4 thoughts on “We Need To Talk About Travellers”

  1. Well said Robert. We must stop any form of discrimination anywhere. A while ago, albinos in Tanzania faced risk of forceful kidnapping and murder. The magicians claimed they had medicinal value just because they are different! What level of madness can we get to?

  2. Nicely put.

    I grew up in the East Anglian fens, and during the 1970s and 1980s the terms ‘traveller’, ‘pikie’, ‘gypsy’ and ‘Irish’ were pretty much interchangeable in our area, especially amongst children. It was only at secondary school that I found out that not all travellers were Irish.

  3. “This prejudice is not guided by facts or experiences. Most people don’t personally know any Travellers and rely instead on the media and stories from friends”

    And that’s where your argument falls down. In fact, reading your article, that is where you seem to get your view on them. If you too had any experience with them you’re article would not be so ill informed.I have had plenty of experiences with travellers. Mostly negative. That’s hard experience, not media. I’m around long enough to make up my own mind on what my eyes see, and not rely on anyone else. And the reason people have a negative view of them, IS because they have experience with them too.

    “There is no evidence to support many claims about them such as the widespread belief that they get free houses and a fortune in handouts from the government. Yet this is commonly repeated as fact.”.

    This IS FACT. I can show you two houses less than 4 miles of where I live that were given to travellers. In fact, I know the family of one of the houses that used to live there before it was bought by the council when the last family member died, and given to travellers. Again, you show that you have no real experience of them.

    “It is ironic that the very stereotypes used to describe Travellers are the very same ones that were used to describe the Irish. We, like them, were described as violent thugs who have 10 kids, live off handouts because we’re too lazy to work and spend all our money on drink”

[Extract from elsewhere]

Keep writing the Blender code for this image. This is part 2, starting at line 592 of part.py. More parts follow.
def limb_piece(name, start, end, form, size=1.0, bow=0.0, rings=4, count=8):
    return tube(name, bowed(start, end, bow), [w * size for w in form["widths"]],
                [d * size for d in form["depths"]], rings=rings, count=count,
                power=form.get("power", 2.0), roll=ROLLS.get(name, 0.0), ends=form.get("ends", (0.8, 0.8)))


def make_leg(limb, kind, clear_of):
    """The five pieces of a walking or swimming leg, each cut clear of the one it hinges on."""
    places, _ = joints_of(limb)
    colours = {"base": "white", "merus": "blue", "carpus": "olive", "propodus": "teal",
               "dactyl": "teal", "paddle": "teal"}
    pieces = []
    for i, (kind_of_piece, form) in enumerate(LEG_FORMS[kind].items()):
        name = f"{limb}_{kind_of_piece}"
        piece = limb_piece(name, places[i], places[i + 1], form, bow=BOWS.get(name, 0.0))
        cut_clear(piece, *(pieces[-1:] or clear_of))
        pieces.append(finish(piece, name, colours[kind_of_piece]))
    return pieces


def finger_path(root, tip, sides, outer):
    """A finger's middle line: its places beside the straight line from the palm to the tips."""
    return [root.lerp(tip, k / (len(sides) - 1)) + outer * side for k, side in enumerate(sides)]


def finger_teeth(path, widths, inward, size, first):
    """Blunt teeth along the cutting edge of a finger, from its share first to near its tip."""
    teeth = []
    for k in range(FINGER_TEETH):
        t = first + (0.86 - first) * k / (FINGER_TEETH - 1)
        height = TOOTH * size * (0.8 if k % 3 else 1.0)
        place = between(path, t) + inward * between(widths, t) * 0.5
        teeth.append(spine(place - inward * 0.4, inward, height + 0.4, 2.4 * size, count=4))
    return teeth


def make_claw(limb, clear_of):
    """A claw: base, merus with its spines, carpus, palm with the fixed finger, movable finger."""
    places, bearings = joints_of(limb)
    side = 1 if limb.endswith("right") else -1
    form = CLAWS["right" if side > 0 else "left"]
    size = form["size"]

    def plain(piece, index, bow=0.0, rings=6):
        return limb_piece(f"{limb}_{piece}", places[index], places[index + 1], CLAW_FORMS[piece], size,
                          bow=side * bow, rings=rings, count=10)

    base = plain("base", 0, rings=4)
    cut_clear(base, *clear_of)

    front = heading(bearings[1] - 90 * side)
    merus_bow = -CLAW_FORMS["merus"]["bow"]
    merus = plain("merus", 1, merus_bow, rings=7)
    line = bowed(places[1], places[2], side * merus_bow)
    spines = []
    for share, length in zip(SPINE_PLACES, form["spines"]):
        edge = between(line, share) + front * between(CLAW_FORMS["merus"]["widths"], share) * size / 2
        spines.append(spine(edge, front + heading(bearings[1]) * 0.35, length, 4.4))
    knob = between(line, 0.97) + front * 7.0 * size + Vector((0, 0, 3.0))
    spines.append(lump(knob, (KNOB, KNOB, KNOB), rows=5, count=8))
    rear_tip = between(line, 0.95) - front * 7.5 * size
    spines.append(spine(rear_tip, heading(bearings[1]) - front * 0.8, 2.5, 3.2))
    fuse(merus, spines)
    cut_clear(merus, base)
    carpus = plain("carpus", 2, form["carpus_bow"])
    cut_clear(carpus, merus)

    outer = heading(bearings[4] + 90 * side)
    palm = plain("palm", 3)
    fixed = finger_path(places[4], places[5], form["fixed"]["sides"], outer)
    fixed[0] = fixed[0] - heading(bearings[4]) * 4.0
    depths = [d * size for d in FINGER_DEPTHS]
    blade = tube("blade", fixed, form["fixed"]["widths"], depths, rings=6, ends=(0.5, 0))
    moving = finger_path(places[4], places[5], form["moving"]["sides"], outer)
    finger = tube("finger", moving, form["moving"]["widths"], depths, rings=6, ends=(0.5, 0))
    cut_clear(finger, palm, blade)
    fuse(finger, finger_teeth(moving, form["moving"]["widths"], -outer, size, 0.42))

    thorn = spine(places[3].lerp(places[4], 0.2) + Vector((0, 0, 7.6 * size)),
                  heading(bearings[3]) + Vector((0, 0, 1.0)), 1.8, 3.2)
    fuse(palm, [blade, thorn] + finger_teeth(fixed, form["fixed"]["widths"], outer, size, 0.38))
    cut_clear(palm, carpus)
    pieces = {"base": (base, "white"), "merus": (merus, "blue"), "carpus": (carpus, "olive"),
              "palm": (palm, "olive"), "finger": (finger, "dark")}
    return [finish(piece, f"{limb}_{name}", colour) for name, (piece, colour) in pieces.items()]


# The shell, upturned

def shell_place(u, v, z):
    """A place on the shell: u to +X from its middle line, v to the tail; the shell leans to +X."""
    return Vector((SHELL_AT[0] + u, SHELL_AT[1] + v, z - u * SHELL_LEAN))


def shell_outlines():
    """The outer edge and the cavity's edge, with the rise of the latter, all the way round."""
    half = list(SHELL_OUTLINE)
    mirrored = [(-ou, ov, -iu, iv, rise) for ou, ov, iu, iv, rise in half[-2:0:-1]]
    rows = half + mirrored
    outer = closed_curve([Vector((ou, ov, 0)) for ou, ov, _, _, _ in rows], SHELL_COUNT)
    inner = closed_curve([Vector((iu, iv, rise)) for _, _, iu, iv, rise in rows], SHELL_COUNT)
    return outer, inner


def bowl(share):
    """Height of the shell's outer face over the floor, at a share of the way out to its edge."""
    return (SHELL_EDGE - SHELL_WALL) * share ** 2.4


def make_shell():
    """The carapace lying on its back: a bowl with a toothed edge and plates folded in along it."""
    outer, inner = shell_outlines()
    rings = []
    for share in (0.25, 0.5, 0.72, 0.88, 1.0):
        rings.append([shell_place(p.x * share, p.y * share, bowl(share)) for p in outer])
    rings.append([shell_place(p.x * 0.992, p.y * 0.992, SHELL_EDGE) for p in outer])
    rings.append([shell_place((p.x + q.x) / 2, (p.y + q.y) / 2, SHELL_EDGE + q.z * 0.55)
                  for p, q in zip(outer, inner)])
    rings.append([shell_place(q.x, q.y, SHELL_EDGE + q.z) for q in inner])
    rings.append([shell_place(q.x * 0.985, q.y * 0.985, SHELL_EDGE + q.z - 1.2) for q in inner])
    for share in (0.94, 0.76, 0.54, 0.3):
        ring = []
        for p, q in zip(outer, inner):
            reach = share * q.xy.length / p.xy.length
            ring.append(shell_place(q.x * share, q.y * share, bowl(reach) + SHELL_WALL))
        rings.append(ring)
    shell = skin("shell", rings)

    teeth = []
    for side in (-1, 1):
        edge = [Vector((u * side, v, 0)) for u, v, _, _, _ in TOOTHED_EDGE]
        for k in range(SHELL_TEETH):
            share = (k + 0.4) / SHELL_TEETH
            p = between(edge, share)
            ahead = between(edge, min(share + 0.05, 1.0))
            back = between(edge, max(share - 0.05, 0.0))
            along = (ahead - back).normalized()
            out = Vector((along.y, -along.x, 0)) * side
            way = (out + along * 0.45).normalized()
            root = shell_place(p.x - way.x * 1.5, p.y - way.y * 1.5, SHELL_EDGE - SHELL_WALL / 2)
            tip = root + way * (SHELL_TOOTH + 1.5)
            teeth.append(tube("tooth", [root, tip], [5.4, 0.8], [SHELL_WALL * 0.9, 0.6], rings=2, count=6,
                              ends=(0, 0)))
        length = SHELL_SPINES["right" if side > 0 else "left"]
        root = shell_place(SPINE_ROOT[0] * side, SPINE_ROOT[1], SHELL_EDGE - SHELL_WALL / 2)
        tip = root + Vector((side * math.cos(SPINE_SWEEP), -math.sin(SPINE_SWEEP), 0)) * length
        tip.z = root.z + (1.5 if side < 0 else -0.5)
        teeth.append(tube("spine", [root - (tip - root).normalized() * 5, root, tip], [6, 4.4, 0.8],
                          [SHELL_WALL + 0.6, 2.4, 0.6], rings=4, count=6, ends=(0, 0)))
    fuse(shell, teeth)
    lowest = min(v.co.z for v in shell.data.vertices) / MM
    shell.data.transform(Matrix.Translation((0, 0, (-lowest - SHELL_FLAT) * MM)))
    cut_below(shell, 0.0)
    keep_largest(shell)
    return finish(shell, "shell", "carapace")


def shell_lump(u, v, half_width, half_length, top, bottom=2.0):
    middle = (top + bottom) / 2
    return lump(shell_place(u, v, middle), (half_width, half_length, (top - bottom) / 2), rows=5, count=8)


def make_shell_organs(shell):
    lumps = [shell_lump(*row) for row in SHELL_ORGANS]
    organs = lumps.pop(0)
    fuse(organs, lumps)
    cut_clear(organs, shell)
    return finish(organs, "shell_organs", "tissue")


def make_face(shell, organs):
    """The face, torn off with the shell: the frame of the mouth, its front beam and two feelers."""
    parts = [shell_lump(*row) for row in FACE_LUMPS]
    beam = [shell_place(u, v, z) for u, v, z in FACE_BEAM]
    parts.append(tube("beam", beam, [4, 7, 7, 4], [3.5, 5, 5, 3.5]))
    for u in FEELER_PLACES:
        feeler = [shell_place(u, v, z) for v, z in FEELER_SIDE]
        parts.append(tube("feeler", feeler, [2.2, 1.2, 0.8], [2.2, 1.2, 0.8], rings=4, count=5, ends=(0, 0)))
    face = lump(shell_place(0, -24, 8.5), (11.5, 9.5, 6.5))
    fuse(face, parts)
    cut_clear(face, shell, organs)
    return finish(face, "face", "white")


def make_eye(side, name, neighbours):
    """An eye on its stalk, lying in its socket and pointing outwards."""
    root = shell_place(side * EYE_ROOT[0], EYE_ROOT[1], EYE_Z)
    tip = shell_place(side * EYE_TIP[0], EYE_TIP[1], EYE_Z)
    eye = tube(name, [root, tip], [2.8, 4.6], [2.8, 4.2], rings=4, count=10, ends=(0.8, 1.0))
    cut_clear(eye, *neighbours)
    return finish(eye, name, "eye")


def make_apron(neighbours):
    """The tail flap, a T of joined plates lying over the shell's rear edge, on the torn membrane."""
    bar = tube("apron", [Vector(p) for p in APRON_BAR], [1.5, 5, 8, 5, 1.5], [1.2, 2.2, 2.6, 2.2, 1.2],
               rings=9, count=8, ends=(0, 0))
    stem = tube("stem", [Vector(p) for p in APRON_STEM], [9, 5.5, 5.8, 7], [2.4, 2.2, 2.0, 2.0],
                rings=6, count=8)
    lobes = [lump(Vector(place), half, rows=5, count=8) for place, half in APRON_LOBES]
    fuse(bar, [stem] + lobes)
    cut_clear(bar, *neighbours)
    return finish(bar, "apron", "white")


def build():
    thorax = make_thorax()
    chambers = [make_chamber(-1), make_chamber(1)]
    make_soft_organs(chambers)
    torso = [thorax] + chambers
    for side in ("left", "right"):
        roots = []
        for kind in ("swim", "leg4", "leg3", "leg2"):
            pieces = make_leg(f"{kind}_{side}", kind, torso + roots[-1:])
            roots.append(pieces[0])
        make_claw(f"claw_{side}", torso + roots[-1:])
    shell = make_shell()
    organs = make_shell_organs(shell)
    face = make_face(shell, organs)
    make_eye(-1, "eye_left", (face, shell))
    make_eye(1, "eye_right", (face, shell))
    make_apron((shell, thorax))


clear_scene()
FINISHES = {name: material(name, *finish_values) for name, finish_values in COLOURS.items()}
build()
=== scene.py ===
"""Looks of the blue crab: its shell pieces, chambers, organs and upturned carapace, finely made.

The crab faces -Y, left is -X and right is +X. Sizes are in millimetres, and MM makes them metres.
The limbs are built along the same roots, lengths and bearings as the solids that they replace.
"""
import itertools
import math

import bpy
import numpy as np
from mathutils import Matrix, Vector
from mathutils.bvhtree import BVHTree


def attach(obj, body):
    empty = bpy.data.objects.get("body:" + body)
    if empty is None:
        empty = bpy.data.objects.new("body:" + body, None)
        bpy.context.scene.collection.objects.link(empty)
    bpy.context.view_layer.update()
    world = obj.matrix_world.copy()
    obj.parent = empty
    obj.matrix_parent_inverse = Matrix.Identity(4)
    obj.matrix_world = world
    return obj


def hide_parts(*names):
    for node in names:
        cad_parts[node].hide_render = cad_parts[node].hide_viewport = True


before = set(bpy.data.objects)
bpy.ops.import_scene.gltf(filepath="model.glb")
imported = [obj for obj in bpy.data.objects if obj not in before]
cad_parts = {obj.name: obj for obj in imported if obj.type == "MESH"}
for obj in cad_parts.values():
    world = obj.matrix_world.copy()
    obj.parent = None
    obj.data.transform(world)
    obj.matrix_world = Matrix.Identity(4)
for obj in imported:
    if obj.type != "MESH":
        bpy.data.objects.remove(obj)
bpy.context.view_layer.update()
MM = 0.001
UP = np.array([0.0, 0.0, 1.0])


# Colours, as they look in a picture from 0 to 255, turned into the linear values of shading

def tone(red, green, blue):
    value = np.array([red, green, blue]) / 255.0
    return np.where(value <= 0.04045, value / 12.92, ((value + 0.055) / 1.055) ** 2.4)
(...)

    When the Irish went to another country, we went to work, and pay our way. The stereotypes didn’t include us of being lazy or wanting handouts. What’s more, we integrated with society. Something travellers REFUSE to do. How is it that Polish, Aisains , Africans, with completely different cultural backgrounds can do the same here in Ireland, and yet Irish born and raised Travellers cannot?

    You need to get more informed before you write such a one sided, ill informed article as this. I’m expecting you to call me racist now, since I don’t agree with you. That’s the usual response rather than accept that Travellers have a role to play in this situation too.

  4. Nielsen – if you’d like to learn more about the dynamics of racism/discrimination, I’d suggest “American Ethnicity: The Dynamics and Consequences of Discrimination” by Alberto Aguirre and Jonathan Turner. It focuses on discrimination in the United States, but judging by one of the other comments on this page, I expect that the often-used justifications for racism in America are also used in other countries. Happy reading!